Так оно и оказалось: первая часть «Тишины» вышла в «Новом мире» в марте 1962 года, вторая – в апреле, третья – в мае. Правда, Твардовский, который, как правило, значимые вещи просматривал ещё и в вёрстке, на этот раз не испытал никакого желания Бондарева перечитать. «И страшно подумать, – вырвалось у него 27 марта признание для своего дневника, – что я уже оторвался от ж‹урна›ла; уже кое-что и в напечатанном виде не читал и некогда, а главное, когда уже напечатано и нет нужды читать, читать неохота (Росляков, Каверин, ещё кто-то); Бондарева вторично перечесть не собрался» (Твардовский А. Новомирский дневник. Т. 1. М., 2009. С. 75).

Почему же Твардовский не собрался вторично перечитать Рослякова, Каверина и Бондарева? Устал?

Ну, с Росляковым всё было ясно. Его повесть «Один из нас» ничего особого не представляла. Когда издательство «Советский писатель» выпустило её отдельной книгой, Росляков один из первых экземпляров подарил Твардовскому. «Дорогому мне человеку Александру Трифоновичу Твардовскому, – написал он на титульной странице, – с оглядкой на коего пишет нынче вся честная Россия, а не только мы, маленькие Росляковы. 27.1.63».

Но Бондарев – не Росляков. Он, конечно, как писатель был во много раз сильнее. Мне думается, на настроение Твардовского повлияли несколько моментов. Во-первых, его все сильно достали со всякими просьбами. Он действительно очень устал. Во-вторых, Твардовский не считал Бондарева выдающимся художником. «Тишина», скорей всего, ему приглянулась даже не современностью, а совсем другой темой: об арестах конца 1940-х – начала 1950-х годов до Бондарева никто не писал. И третье, самое главное: в портфеле «Нового мира» не так давно появилась ещё одна вещь на тему культа, но она ни в какое сравнение с романом Бондарева не шла. Я имею в виду повесть Солженицына «Один день Ивана Денисовича». Но за неё ещё только предстояла битва и с цензурой, и с партаппаратом. Правда, Бондарев тогда о существовании этой повести даже не подозревал.

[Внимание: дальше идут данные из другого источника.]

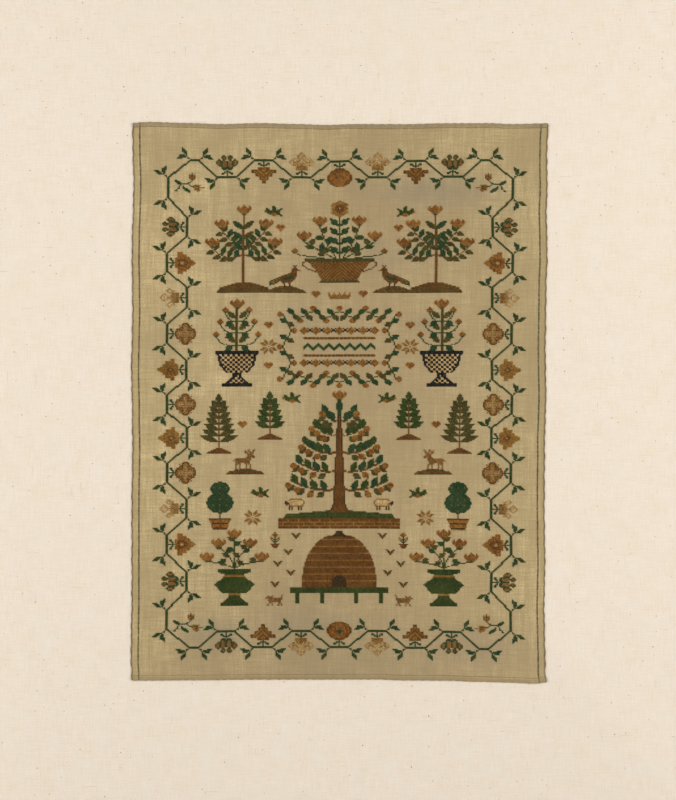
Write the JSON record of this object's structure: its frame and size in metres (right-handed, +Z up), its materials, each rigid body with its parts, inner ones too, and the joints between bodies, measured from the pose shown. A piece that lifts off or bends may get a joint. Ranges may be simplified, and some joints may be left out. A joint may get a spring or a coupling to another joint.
{
  "type": "cross stitch sampler on a calico-covered mount board",
  "caption": "Rectangular stitched sampler cloth with narrow hems and wavy selvedges, sewn flat to the middle of a larger board covered in cream calico that is turned in at the back.",
  "frame": {"origin": "middle of the underside of the mount, on the surface that it lies on", "axes": "+Z up out of the stitched face, +Y towards the top of the needlework, +X to its right"},
  "size_m": [0.54, 0.634, 0.01],
  "materials": {
    "board": "matt grey-white laminated card",
    "calico": "unbleached plain-weave cotton with brown seed flecks",
    "sampler_ground": "aged plain-weave wool ground, tan, with silk stitching"
  },
  "bodies": {
    "root": {"mount_board": "board", "mount_cover": "calico", "sampler_cloth": "sampler_ground"}
  },
  "joints": []
}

Дождавшись выхода пятого номера с окончанием «Тишины», всю книгу прочитал Лакшин. Он в то время дорабатывал последние дни в «Литгазете» и готовился к переходу в «Новый мир». Тогда его отношения с Бондаревым носили откровенный характер, и критик не скрыл своих чувств. 17 мая 1962 года он записал в свой дневник: «С Бондаревым говорил о его „Тишине“, которую только что прочёл в „Новом мире“. Сильная сцена ареста отца. Я сказал, не утаив, и о том, что мне не нравится (округление в конце, в частности), – и он слушал смиренно, а если спорил, то покойно и разумно».

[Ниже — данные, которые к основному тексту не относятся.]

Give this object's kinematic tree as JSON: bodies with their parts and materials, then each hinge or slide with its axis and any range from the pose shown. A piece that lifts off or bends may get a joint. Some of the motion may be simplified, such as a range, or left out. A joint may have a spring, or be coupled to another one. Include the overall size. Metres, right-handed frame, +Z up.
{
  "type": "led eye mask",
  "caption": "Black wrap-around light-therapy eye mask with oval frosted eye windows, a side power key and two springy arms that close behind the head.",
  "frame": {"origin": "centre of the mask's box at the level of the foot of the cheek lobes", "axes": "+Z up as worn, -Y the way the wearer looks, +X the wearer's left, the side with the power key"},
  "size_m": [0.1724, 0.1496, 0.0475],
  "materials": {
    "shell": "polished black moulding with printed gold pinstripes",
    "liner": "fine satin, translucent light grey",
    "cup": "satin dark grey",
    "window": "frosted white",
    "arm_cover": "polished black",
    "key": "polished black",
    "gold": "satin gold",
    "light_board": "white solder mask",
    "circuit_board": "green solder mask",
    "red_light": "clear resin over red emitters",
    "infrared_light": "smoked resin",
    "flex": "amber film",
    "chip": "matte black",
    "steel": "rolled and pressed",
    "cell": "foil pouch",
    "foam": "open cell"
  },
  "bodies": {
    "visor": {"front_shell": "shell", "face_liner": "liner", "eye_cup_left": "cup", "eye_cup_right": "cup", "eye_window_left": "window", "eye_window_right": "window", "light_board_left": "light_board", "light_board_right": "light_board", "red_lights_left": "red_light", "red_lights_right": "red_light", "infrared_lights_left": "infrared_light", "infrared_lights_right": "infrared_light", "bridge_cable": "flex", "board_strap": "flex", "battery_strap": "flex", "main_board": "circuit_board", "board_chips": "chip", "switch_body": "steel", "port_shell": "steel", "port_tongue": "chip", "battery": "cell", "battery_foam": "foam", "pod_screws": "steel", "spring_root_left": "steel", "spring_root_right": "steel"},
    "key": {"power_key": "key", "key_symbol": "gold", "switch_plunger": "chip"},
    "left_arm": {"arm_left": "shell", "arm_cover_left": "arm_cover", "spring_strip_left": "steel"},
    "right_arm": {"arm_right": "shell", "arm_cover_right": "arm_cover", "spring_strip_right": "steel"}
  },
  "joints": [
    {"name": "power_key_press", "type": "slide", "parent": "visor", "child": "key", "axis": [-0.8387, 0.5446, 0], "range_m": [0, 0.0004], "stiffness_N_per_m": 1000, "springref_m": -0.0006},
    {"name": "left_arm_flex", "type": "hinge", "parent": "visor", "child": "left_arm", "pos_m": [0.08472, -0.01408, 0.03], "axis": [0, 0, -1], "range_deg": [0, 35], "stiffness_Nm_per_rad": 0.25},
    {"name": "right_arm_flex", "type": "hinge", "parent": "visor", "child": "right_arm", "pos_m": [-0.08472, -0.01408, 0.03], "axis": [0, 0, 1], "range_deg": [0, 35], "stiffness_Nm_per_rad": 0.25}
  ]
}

К слову, многие профессионалы считали, что первые главы «Тишины» получились крайне вялыми. По мнению Зои Богуславской (а её тогда многие знали не как жену поэта Андрея Вознесенского, которой она стала позже, а как влиятельную сотрудницу аппарата Комитета по Ленинским премиям, которая с удовольствием состояла также у Бондарева в редакционно-сценарной коллегии 6-го творческого объединения писателей и киноработников «Мосфильма»), роман, по сути, начался «со сцены ареста отца Сергея летней ночью 1949 года» («Литературная газета». 1962. 23 октября).

Вообще критика «Тишину» встретила неоднозначно.

Охранители попробовали устроить обструкцию Бондареву, ещё не дождавшись выхода номера «Нового мира» с заключительными главами «Тишины». Какой ор они подняли в мае 1962 года на выездном пленуме Союза писателей России в Ростове-на-Дону! «Это, – кричал главный редактор журнала „Дон“ Михаил Соколов, – ремаркизм, чуждое социалистическому реализму чтиво» (РГАЛИ. Ф. 2938. Оп. 1. Д. 176. Л. 343). Ему вторил другой ростовчанин – критик Фёдор Чапчахов. «Когда я вычитал то место, где говорилось, как был арестован отец героя, – признался он, – там все краски, вся стилистика служит тому, чтобы дать настоящую сенсацию. Я думаю, что против такого сенсационного решения очень важной, очень ответственной темы, темы большого трагедийного звучания, не требующей легковесного, поверхностного отношения к себе, мы должны поднять голос» (РГАЛИ. Ф. 2938. Оп. 1. Д. 176. Л. 281).